Within the material below, transcribe exactly the lines from the one holding "middle_tray(group, finishes, middle)" through the one holding "bpy.context.scene.collection.objects.link(empty)", keeping both ends and skipping the rest.
--- BEGIN Given data ---
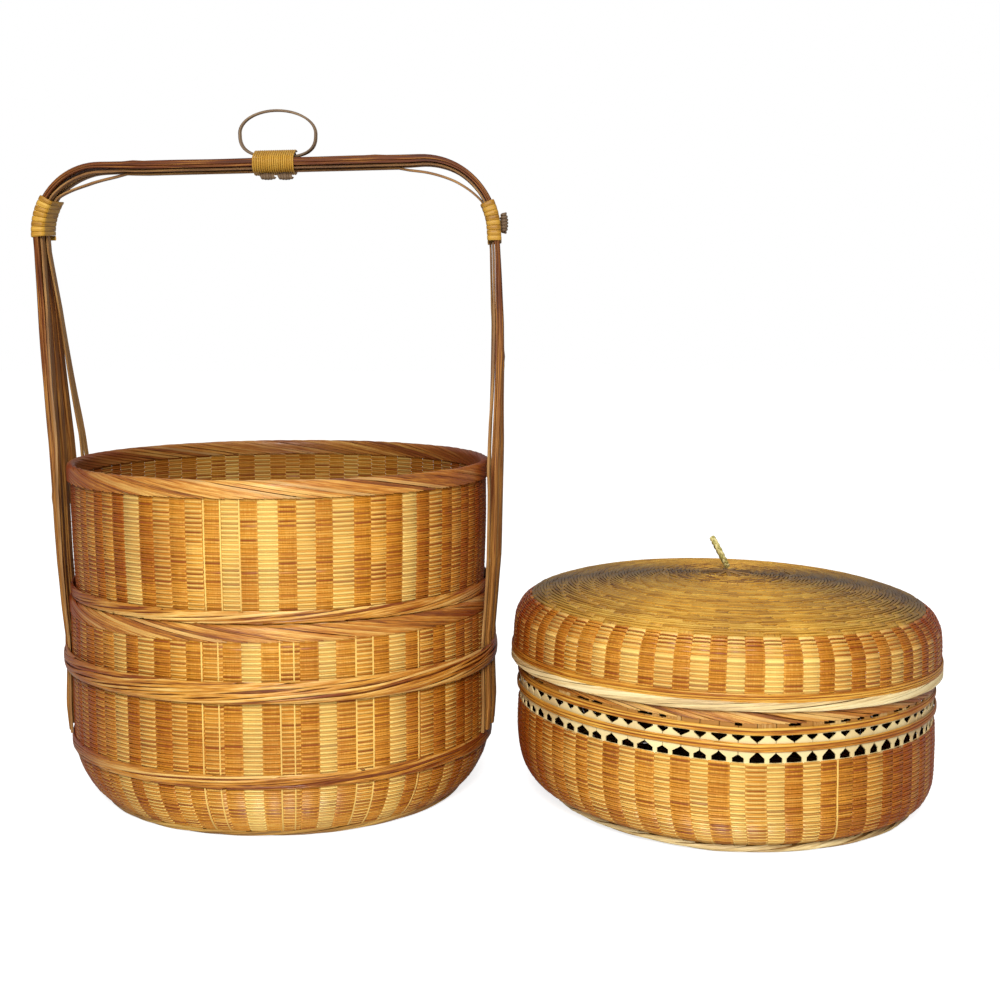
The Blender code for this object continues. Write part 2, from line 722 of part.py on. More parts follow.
def strip_slots(parent, cutters, material):
    """The room that every strip needs through the upper wale, as one cutter."""
    strips = [(place, SPLIT_WIDTH) for place in SPLIT_PLACES_LOW]
    strips += [(slip.place_low, slip.width_low) for slip in SLIPS]
    middle = (UPPER_WALE_LOW + UPPER_WALE_HIGH) / 2
    tall = 3 * (UPPER_WALE_HIGH - UPPER_WALE_LOW) / 2
    face = upright_face(1, middle)
    reach = face + SLOT_ROOM
    form = bmesh.new()
    for side in (-1, 1):
        for place, width in strips:
            turn = math.asin(place / face)
            outward = Vector((side * math.cos(turn), math.sin(turn), 0))
            along = Vector((-side * math.sin(turn), math.cos(turn), 0))
            for corner in bmesh.ops.create_cube(form, size=1)["verts"]:
                out = outward * (reach - SLOT_DEPTH / 2 + SLOT_DEPTH * corner.co.x)
                across = along * (width + 2 * SLOT_ROOM) * corner.co.y
                corner.co = out + across + Vector((0, 0, middle + tall * corner.co.z))
    return place_part("strip_slots", mesh_from(form, "strip_slots"), cutters, material, parent)


def stake_gaps(parent, cutters, material):
    """The triangular gaps between the openwork's stakes: their points meet the middle band."""
    form = bmesh.new()
    for number in range(0, OPENWORK_FACETS, 2):
        for row, (middle, tall, up) in enumerate(GAP_ROWS):
            turn = 2 * math.pi * (number + 0.5 + row) / OPENWORK_FACETS
            out = Vector((math.cos(turn), math.sin(turn), 0))
            along = Vector((-math.sin(turn), math.cos(turn), 0))
            tip = Vector((0, 0, middle + up * tall / 2))
            base = Vector((0, 0, middle - up * tall / 2))
            outline = (tip, base + along * GAP_BASE / 2, base - along * GAP_BASE / 2)
            near, far = [[form.verts.new(point + out * reach) for point in outline]
                         for reach in (OPENWORK_RADIUS - GAP_CUT_IN, OPENWORK_RADIUS + GAP_CUT_OUT)]
            form.faces.new(near)
            form.faces.new(far[::-1])
            for place in range(3):
                after = (place + 1) % 3
                form.faces.new((near[place], far[place], far[after], near[after]))
    return place_part("stake_gaps", mesh_from(form, "stake_gaps"), cutters, material, parent)


def tray_floor_and_foot(prefix, foot, flare, group, finishes, parent):
    """The foot ring and the floor inside it, which every tray has."""
    ring = turned(prefix + "_foot_ring", foot_section(foot, flare), group,
                  finishes["straw"], parent)
    floor = turned(prefix + "_floor", floor_section(foot), group, finishes["weave"], parent)
    return ring, floor


def base_tray(group, cutters, finishes, parent):
    """The base tray, with slots in its upper wale for the handle's strips."""
    tray_floor_and_foot("base", 0, FOOT_FLARE_RADIUS, group, finishes, parent)
    turned("base_wall", shell(BASE_WALL, WALL_THICKNESS), group, finishes["weave"], parent)
    turned("base_lower_wale", hoop(LOWER_WALE_INNER, LOWER_WALE_RADIUS, LOWER_WALE_LOW,
                                   LOWER_WALE_HIGH, LOWER_WALE_CHAMFER), group, finishes["band"], parent)
    wale = turned("base_upper_wale", hoop(UPPER_WALE_INNER, UPPER_WALE_RADIUS, UPPER_WALE_LOW,
                                          UPPER_WALE_HIGH, UPPER_WALE_CHAMFER),
                  group, finishes["band"], parent)
    subtract(wale, strip_slots(parent, cutters, finishes["band"]))
    turned("base_rim_border", rolled_rim(BASE_RIM_INNER, BASE_RIM_RADIUS,
                                         BASE_WALL[0][1] + GAP, BASE_RIM_TOP),
           group, finishes["border"], parent)


def handle(group, finishes, parent):
    """The arch of seven strips, its lashings and the hanging ring."""
    stations = arch_stations()
    for number in range(SPLIT_COUNT):
        high_place = SPLIT_PITCH * (number - (SPLIT_COUNT - 1) / 2)
        lofted(f"handle_split_{number + 1}",
               main_strip(stations, high_place, SPLIT_PLACES_LOW[number]),
               group, finishes["split"], parent)
    for slip in SLIPS:
        lofted(slip.name, slip.sections(stations), group, finishes["slip"], parent)
    corner_lashing("left_lashing", LEFT_ARC, LEFT_LASH_ANGLES, group, finishes["cane"], parent)
    corner_lashing("right_lashing", RIGHT_ARC, RIGHT_LASH_ANGLES, group, finishes["cane"], parent)
    lump = math.asin((KNOT_HEIGHT - RIGHT_ARC.centre.y) / RIGHT_ARC.radius)
    stand_off = LASH_CLEARANCE + CANE_THICKNESS + 2 * GAP + KNOT_SIZE[0] / 2
    knot = RIGHT_ARC.place(lump, -stand_off)
    rounded_block("right_lashing_knot", KNOT_SIZE, (knot.x, 0, knot.y), -lump,
                  group, finishes["ring"], parent)
    centre_lashing(group, finishes["cane"], parent)
    hanging_ring(group, finishes["ring"], parent)
    for x, name in TAIL_PLACES:
        rounded_block(name, TAIL_SIZE, (x, TAIL_SETBACK, TAIL_HEIGHT), 0,
                      group, finishes["ring"], parent)


def middle_tray(group, finishes, parent):
    """The middle tray, whose ledge rests on the base tray's rim."""
    tray_floor_and_foot("middle", MIDDLE_FOOT, MIDDLE_FOOT_FLARE, group, finishes, parent)
    turned("middle_wall", shell(MIDDLE_WALL, WALL_THICKNESS), group, finishes["weave"], parent,
           STAKE_COUNT)
    turned("middle_ledge_wale", hoop(LEDGE_INNER, LEDGE_RADIUS, BASE_RIM_TOP + GAP,
                                     LEDGE_HIGH, LEDGE_CHAMFER), group, finishes["band"], parent)
    turned("middle_rim_border", rolled_rim(MIDDLE_RIM_INNER, MIDDLE_RIM_RADIUS,
                                           MIDDLE_WALL[0][1] + GAP, MIDDLE_RIM_TOP),
           group, finishes["border"], parent)


def top_tray(group, cutters, finishes, parent):
    """The top tray, with its openwork band and a low part that leans."""
    ring, floor = tray_floor_and_foot("top", 0, TOP_FOOT_FLARE, group, finishes, parent)
    wall = turned("top_wall", shell(TOP_WALL, WALL_THICKNESS), group, finishes["weave"], parent)
    inner = OPENWORK_RADIUS - OPENWORK_THICKNESS
    openwork = turned("top_openwork", plain_ring(inner, OPENWORK_RADIUS, OPENWORK_LOW,
                                                 OPENWORK_HIGH),
                      group, finishes["open"], parent, OPENWORK_FACETS)
    subtract(openwork, stake_gaps(parent, cutters, finishes["open"]))
    mid = turned("top_mid_band", plain_ring(OPENWORK_RADIUS + GAP, MID_BAND_RADIUS, MID_BAND_LOW,
                                            MID_BAND_HIGH),
                 group, finishes["band"], parent, OPENWORK_FACETS)
    upper = turned("top_upper_band", plain_ring(inner, OPENWORK_RADIUS, OPENWORK_HIGH + GAP,
                                                UPPER_BAND_HIGH),
                   group, finishes["weave"], parent)
    rim = turned("top_rim_border", rolled_rim(TOP_RIM_INNER, TOP_RIM_RADIUS,
                                              UPPER_BAND_HIGH + GAP, TOP_RIM_TOP),
                 group, finishes["border"], parent)
    for part in (ring, floor, wall, openwork, mid, upper, rim):
        weave_uneven(part)


def centre_star(group, finishes, parent):
    """The crossed stakes at the middle of the lid, a flat star."""
    notch = STAR_ARM_WIDTH / 2 / math.sin(math.pi / STAR_ARMS)
    spread = math.atan2(STAR_ARM_WIDTH / 2, STAR_RADIUS)
    outline = []
    for arm in range(STAR_ARMS):
        middle = 2 * math.pi * arm / STAR_ARMS
        outline.append((STAR_RADIUS, middle - spread))
        outline.append((STAR_RADIUS, middle + spread))
        outline.append((notch, middle + math.pi / STAR_ARMS))
    flat = bpy.data.curves.new("lid_centre_star", "CURVE")
    flat.dimensions = "2D"
    flat.fill_mode = "BOTH"
    flat.extrude = STAR_THICKNESS / 2
    spline = flat.splines.new("POLY")
    spline.points.add(len(outline) - 1)
    for target, (reach, turn) in zip(spline.points, outline):
        target.co = (reach * math.cos(turn), reach * math.sin(turn), 0, 1)
    spline.use_cyclic_u = True
    place_part("lid_centre_star", flat, group, finishes["straw"], parent,
               (0, 0, LID_CROWN[0][1] + GAP + STAR_THICKNESS / 2))


def lid_loop(group, finishes, parent):
    """The braided loop that lifts the lid; it swings about its foot."""
    points = []
    for count in range(LOOP_POINTS):
        turn = 2 * math.pi * (count + 0.5) / LOOP_POINTS
        across = LOOP_WIDTH / 2 * math.sin(turn) * abs(math.sin(turn / 2)) ** LOOP_PINCH
        points.append((0, across, LOOP_LENGTH / 2 * (1 - math.cos(turn))))
    loop = cane("lid_loop", points, LOOP_THICKNESS / 2, group, finishes["braid"], parent, True)
    loop.location.z = LID_CROWN[0][1] + STAR_THICKNESS + 2 * GAP + LOOP_THICKNESS / 2
    loop.rotation_euler.y = LOOP_LEAN


def lid(group, finishes, parent):
    """The domed lid, its inner hoop and its lifting loop."""
    turned("lid_crown", shell(LID_CROWN, WALL_THICKNESS), group, finishes["crown"], parent)
    turned("lid_skirt", shell(LID_SKIRT, WALL_THICKNESS), group, finishes["weave"], parent)
    turned("lid_edge_border", hoop(LID_EDGE_INNER, LID_EDGE_RADIUS, LID_EDGE_LOW,
                                   LID_EDGE_HIGH, LID_EDGE_CHAMFER), group, finishes["straw"], parent)
    turned("lid_rest_hoop", plain_ring(HOOP_INNER, HOOP_RADIUS, TOP_RIM_TOP + GAP, HOOP_HIGH),
           group, finishes["band"], parent)
    centre_star(group, finishes, parent)
    lid_loop(group, finishes, parent)


def main():
    """Builds the whole set."""
    clear_scene()
    group = new_collection("tiered_bamboo_basket")
    cutters = new_collection("cutters")
    finishes = make_finishes()
    base = carrier("base_carrier", (*STACK_CENTRE, 0), group)
    middle = carrier("middle_tray_carrier", (*STACK_CENTRE, 0), group)
    top = carrier("top_tray_carrier", (*LIDDED_CENTRE, 0), group)
    lid_carrier = carrier("lid_carrier", (LIDDED_CENTRE[0] - TOP_RIM_TOP * math.sin(RIM_TILT),
                                          LIDDED_CENTRE[1],
                                          TOP_RIM_TOP * (1 - math.cos(RIM_TILT))), group)
    lid_carrier.rotation_euler.y = RIM_TILT
    base_tray(group, cutters, finishes, base)
    handle(group, finishes, base)
    middle_tray(group, finishes, middle)
    top_tray(group, cutters, finishes, top)
    lid(group, finishes, lid_carrier)


main()
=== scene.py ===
"""Looks of a tiered bamboo food basket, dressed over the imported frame.

Every woven part is made of its own strands: flat stakes, round wefts, twined bands and
plaited borders of split bamboo, in metres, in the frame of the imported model.
"""

from __future__ import annotations

import logging
import math
from dataclasses import dataclass, field
from enum import Enum

import bpy
import mathutils
import numpy as np
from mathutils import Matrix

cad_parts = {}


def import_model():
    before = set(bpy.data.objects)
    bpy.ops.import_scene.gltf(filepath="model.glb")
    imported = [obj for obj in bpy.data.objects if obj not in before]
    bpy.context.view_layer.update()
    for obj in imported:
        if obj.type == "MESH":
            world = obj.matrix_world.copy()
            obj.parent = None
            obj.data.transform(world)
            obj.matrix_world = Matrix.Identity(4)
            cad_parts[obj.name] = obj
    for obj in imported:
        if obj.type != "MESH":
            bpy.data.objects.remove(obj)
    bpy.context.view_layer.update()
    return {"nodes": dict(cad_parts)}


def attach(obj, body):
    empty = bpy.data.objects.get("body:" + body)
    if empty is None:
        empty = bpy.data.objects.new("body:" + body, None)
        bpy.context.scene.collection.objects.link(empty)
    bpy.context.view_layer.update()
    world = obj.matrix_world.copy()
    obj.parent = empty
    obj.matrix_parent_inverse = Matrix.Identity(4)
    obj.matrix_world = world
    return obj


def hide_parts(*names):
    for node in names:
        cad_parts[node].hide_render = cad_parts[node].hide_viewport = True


LOG = logging.getLogger("bamboo_basket")

# Where the two groups stand, and the facing side of each as the camera sees it
STACK_CENTRE = (-0.1580, 0.01405)
LIDDED_CENTRE = (0.1795, -0.02015)
STACK_FACING = math.radians(-83.6)
LIDDED_FACING = math.radians(-96.37)
TOP_RIM_TOP = 0.1175
RIM_TILT = math.radians(1.2)

# The weave that all trays share: stakes round a tray and the pitch of its rows
STAKES = 76
ROW_PITCH = 0.00161
TAU = 2 * math.pi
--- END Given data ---
◆ Complete response:
    middle_tray(group, finishes, middle)
    top_tray(group, cutters, finishes, top)
    lid(group, finishes, lid_carrier)


main()
=== scene.py ===
"""Looks of a tiered bamboo food basket, dressed over the imported frame.

Every woven part is made of its own strands: flat stakes, round wefts, twined bands and
plaited borders of split bamboo, in metres, in the frame of the imported model.
"""

from __future__ import annotations

import logging
import math
from dataclasses import dataclass, field
from enum import Enum

import bpy
import mathutils
import numpy as np
from mathutils import Matrix

cad_parts = {}


def import_model():
    before = set(bpy.data.objects)
    bpy.ops.import_scene.gltf(filepath="model.glb")
    imported = [obj for obj in bpy.data.objects if obj not in before]
    bpy.context.view_layer.update()
    for obj in imported:
        if obj.type == "MESH":
            world = obj.matrix_world.copy()
            obj.parent = None
            obj.data.transform(world)
            obj.matrix_world = Matrix.Identity(4)
            cad_parts[obj.name] = obj
    for obj in imported:
        if obj.type != "MESH":
            bpy.data.objects.remove(obj)
    bpy.context.view_layer.update()
    return {"nodes": dict(cad_parts)}


def attach(obj, body):
    empty = bpy.data.objects.get("body:" + body)
    if empty is None:
        empty = bpy.data.objects.new("body:" + body, None)
        bpy.context.scene.collection.objects.link(empty)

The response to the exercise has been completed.